It helps, of course, that it’s Texas Monthly, not Iowa Monthly. The history of Texas is history writ large. Sam Houston. President Lyndon B. Johnson. Jack Ruby. Ann Richards. Barbara Jordan. Georgia O’Keeffe. Janis Joplin. Stripper Candi Barr. Racketeer Benny Binion. The Alamo. The cowboy. The Texas Rangers. And, more recently, two President Bushes, Willie Nelson, Lance Armstrong and Kinky Friedman.

Texas Monthly has written about them all in a style -- insightful, provocative, often lyrical, sometimes humorous -- that makes them seem both interesting and important.
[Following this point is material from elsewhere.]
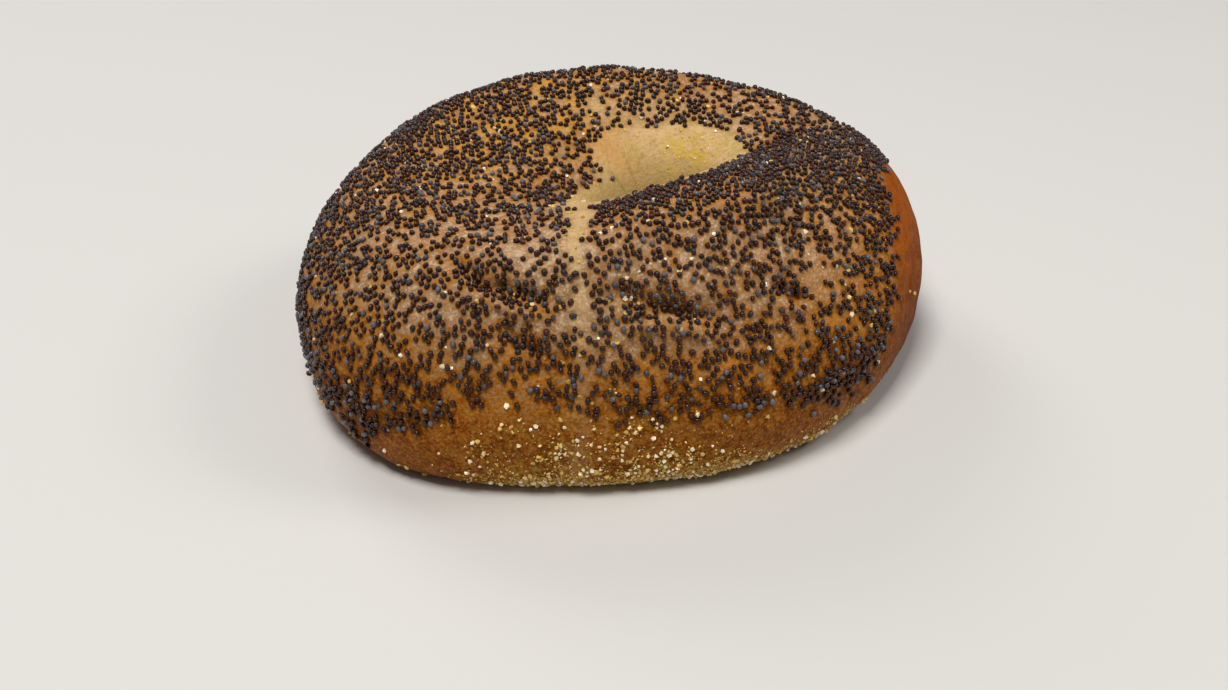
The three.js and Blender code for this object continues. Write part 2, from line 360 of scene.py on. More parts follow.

The cover story in the March issue, a lengthy profile of Karl Rove, President George W. Bush’s top strategist, was just such a story. So is the article in the current issue on Sherron Watkins, the Enron whistle-blower. I can find several such stories in almost every issue, on subjects ranging from true crime to Texas barbecue, all written by some of the finest prose stylists in the country.

Remember all the attention the media gave this year to the trial of Clara Harris, the Houston woman convicted of murdering her husband by running him over? I read about her in Skip Hollandsworth’s Texas Monthly story last year. Here’s the lead-in to that piece:

“Why would a devoted wife deliberately run over her beloved husband three times? It’s quite simple, really. He was having an affair with a woman accused by her allegedly pill-popping ex-husband of carrying on a lesbian relationship with her best friend, whose ex-husband has been indicted for an illegal wiretapping scheme designed to catch the two in the act and cover up his own infidelities with her former Lamaze-class buddy. Any questions?”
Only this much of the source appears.